Le donne e i 23 caffè della Piazza San Marco
Il 28 gennaio 1776 fu pubblicata una legge del Consiglio dei Dieci che fece gran chiasso nella città, specialmente fra le donne, patrizie e cittadine, per le quali appunto la legge era stata fatta. Il Consiglio “statuiva che per il viver troppo libero e licenzioso delle femmine, queste non possano entrare nelle botteghe da caffè e nei camerini delle stesse né di giorno, né di notte e molto meno fermarsi in quelle o in quelli“. L’esecuzione della legge venne affidata alla prudenza, zelo ed attività degli Inquisitori di Stato, e nei primi giorni tutte le donne ubbidirono tanto era il timore che incutevano i Babai, cioè i tre Inquisitori.

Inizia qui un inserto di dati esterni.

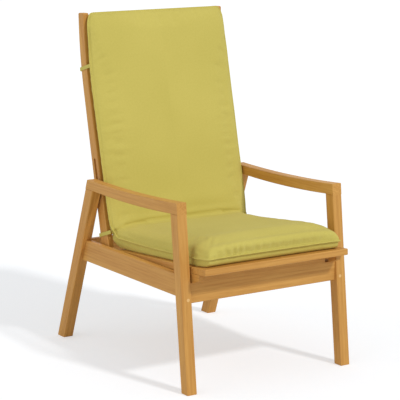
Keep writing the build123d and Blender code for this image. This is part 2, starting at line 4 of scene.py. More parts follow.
import bpy
import numpy as np
from bpy.props import FloatProperty, FloatVectorProperty, IntProperty, PointerProperty
from bpy.types import Operator, Panel, PropertyGroup
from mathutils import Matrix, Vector


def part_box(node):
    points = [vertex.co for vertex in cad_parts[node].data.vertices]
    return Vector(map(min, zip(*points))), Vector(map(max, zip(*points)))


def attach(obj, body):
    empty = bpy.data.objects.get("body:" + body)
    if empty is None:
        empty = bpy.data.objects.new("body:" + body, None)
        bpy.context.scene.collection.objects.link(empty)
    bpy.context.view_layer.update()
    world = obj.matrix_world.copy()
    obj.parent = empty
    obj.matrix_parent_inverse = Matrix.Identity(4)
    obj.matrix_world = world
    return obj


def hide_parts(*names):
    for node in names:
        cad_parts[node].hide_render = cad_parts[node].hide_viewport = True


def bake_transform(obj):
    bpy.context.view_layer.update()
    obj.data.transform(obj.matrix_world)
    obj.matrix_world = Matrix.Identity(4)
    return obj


bl_info = {
    "name": "Outdoor armchair",
    "version": (1, 0, 0),
    "blender": (4, 5, 0),
    "location": "View3D > Sidebar > Armchair",
    "description": "Finishes an outdoor timber armchair and makes its folded cushion, welt and ties",
    "category": "Object",
}

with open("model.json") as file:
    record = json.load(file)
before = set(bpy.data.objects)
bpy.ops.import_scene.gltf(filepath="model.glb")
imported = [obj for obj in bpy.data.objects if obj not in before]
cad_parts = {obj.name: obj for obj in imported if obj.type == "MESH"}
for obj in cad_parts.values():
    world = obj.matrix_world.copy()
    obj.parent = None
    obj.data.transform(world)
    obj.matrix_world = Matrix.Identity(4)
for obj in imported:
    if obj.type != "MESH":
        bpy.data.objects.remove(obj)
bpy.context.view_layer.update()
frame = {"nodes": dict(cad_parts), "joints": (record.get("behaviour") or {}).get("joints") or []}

MM = 0.001
# Points nearer to each other than this are taken for one
SAME_PLACE = 0.01 * MM

# Directions and places of the moving frame, read from the joints and the front slat
SLIDE, RECLINE = frame["joints"]
SEAT_FORWARD = Vector(SLIDE["axis"])
SEAT_UP = Vector((1, 0, 0)).cross(-SEAT_FORWARD)
HINGE = Vector(RECLINE["pos_m"])
SLAT_THICKNESS = 20 * MM
SLAT_LOW, SLAT_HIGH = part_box("front_slat")
SLAT_EDGE = Vector((0, SLAT_LOW.y + SLAT_THICKNESS * SEAT_UP.y, SLAT_HIGH.z))
HINGE_SETBACK = (HINGE - SLAT_EDGE).dot(-SEAT_FORWARD)

# The legs are raked. The back posts lean, and bend upright near the top
FRONT_LEG_RAKE, REAR_LEG_RAKE, BACK_RAKE = radians(5.94), radians(21.06), radians(12.7)
BACK_UP = np.array((0, sin(BACK_RAKE), cos(BACK_RAKE)))
BACK_AHEAD = np.array((0, -cos(BACK_RAKE), sin(BACK_RAKE)))
POST_STRAIGHT, POST_BEND, POST_LENGTH = 532 * MM, 1300 * MM, 786.12 * MM
POST_HALF_FOOT, POST_HALF_TOP = 22.5 * MM, 17 * MM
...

Ma cominciò un poeta a protestare, l’abate Angiolo Maria Labia, che, senza le donne, prevedeva la chiusura dei caffè:
“Liogo e lusso spuar ne fa i polmoni,
La religion xe andata in precipizio
E i cafè fé serar? Oh che cogioni!“
Cominciata la battaglia dai poeti, anche le donne scesero in campo. Il 15 febbraio, verso l’ora di vespero, tutti i ventitré caffè della Piazza erano pieni di patrizie e cittadine nelle loro vesti de parada. Missier grande, il famoso Cristofoli, a quella vista corse dall’Inquisitor Barbarigo e questi con il suo solito muso duro rispose:”
“Missier, fè rispetar la legge
– La xe meza Venezia femenil, la vegna a vedar Zelenza
Ho dito, fè rispetar la legge.
– Ho capio, mi fasso serar le boteghe“.
e seguito da molti sbirri, tra episodi comici, scherzi e risa, fece chiuder le ventitré botteghe.
Ne venne un gran malumore, molti patrizi protestarono e il Consiglio dei Dieci, che non era più quello di un tempo, il 5 marzo annullava il decreto durato appena trentacinque giorni. (1)
(1) Giovanni Malgarotto. IL GAZZETTINO, 26 novembre 1926.